Monday 30 October 2017

Joseph Andrews by Henry Fielding

 Joseph Andrews

     Joseph Andrews is the main character of the novel Joseph Andrews written by Henry Fielding. He is shown as son of Gaffar and Gammer Andrews in the expository part of the novel. Pamela stands to be her sister who is married with Mr. Booby because of her resoluteness with the sanctity of her chastity. Excellent cudgel player, Joseph Andrews was an apprentice with Sir Thomas Booby on his shire. He was bird keeper there. His voice was so musical ‘that it rather allured the birds than terrified them.’ He was soon shifter to the dog-kennel.

    Soon he was deputed on stable where he worked with honesty and dedication that he becomes apple of everyone’s eyes. His coming to London with Booby family makes him fashionable enough with respect to hair cut, costumes and manners. He had already ‘learnt to read and write by the goodness of his father.’ He is well versed in Bible. He becomes an accomplished youth. Joseph Andrews, a bird keeper, then a dog keeper and then a horse keeper gets notable position in the heart of Lady Booby who acquires him as her pageboy from Sir Thomas Booby. 

     To lady Booby,’ Joe was the handsomest and genteelest footman in the kingdom’. ‘She would now walk out with him into Hyde Park in a morning, and when tired, which happened almost every minute, would lean on his arm, and converse with him in great familiarity. Whenever she stepped out of her coach, she would take him by the hand, and sometimes, for fear of stumbling, press it very hard.’ Despite all the favours, these ‘innocent freedoms’ had no effect on Joseph Andrews who was a paragon of male chastity. 

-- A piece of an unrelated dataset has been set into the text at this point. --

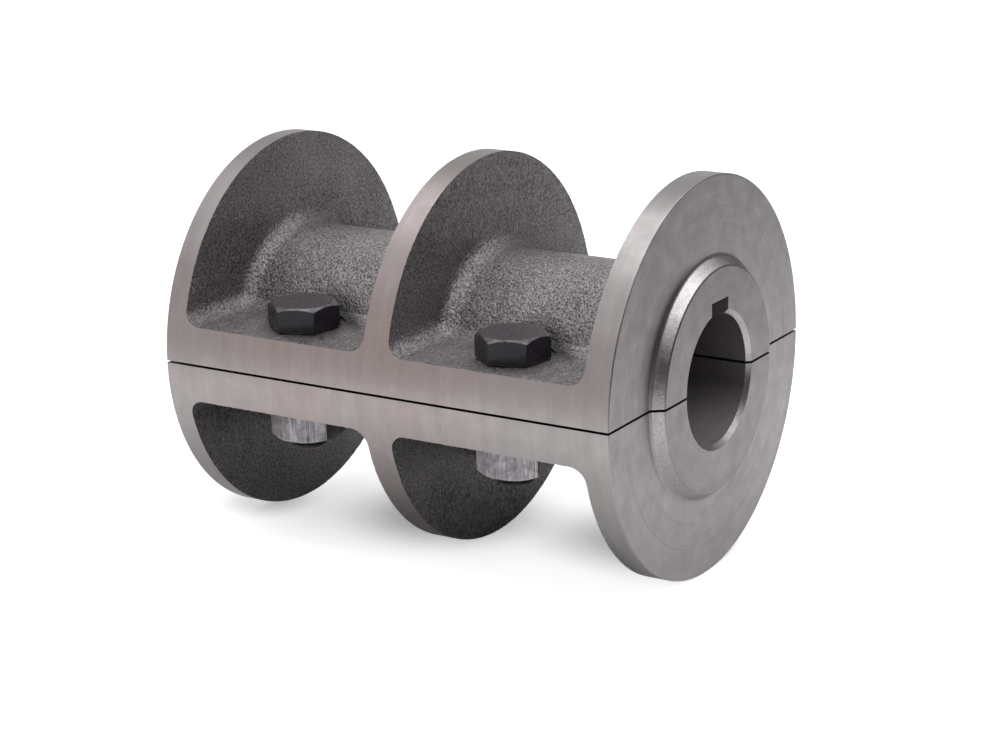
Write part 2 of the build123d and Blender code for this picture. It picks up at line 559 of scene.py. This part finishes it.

     After the death of Sir Thomas Booby, Lady Booby spends only six days in reclusion. On seventh day, Lady Booby calls Joseph Andrews in her bedroom and shows advances towards him. Joseph Andrews, who believes that chastity in man is as important as in woman, shows his indifference to those advances. Failing in her advances towards Joe, Lady Booby turns him out of her mansion. He leaves Booby House and sets out on journey to his country home.

     In the way, he is robbed off. He hardly escapes from death in a cold ditch. He reaches an inn where there is Parson Adam, an old acquaintance of him. Betty, a maid servant showers her loves on him but he declines all of them gently. Mr. Two Wouse tries to entrap her but is caught red handed. Parson Adam comes to know that his wife didn’t pack the sermons in his belongings, so he also returns to countryside along-with Joseph Andrews.  

     The whole way they face a series of hardships, adventures and exploits. Fanny, found by Parson, joins them in the second inn where they meet after a storm. In the way, they also meet Mr. Wilson who becomes a source of salvation as well as an agent of reversal in the action. Finally they reach their country side and again face maneuverings of Lady Booby who joins them later. When she comes to know that Fanny and Joseph are going to be married, she knits a plot to sabotage their marriage but fails. Mr. Booby and Pamela’s appearance escorts the couple honourably but the uncovering of the theft of a baby girl from Andrews by Peddler turns out to be an alarming havoc of incest marriage. Soon we find that Joseph Andrews was not the son of Andrews but son of Mr. Wilson who had lost him when he was just an infant.

     In this way, Joseph Andrews’ resoluteness in his Christian virtues and male chastity results into a happy ending. Once driven away from the Booby’s House as a dejected and rejected pageboy, Joseph Andrews turns out to be the brother of Pamela who is wife of Mr. Booby, a rich landlord, and latterly the son of Mr. Wilson, a well respected man in society.

    Joseph Andrews will always be remembered for his piety, purity, perseverance and unflinching faith in religious values. Henry Fielding was true in saying: ‘Examples work more forcibly on the mind than precepts.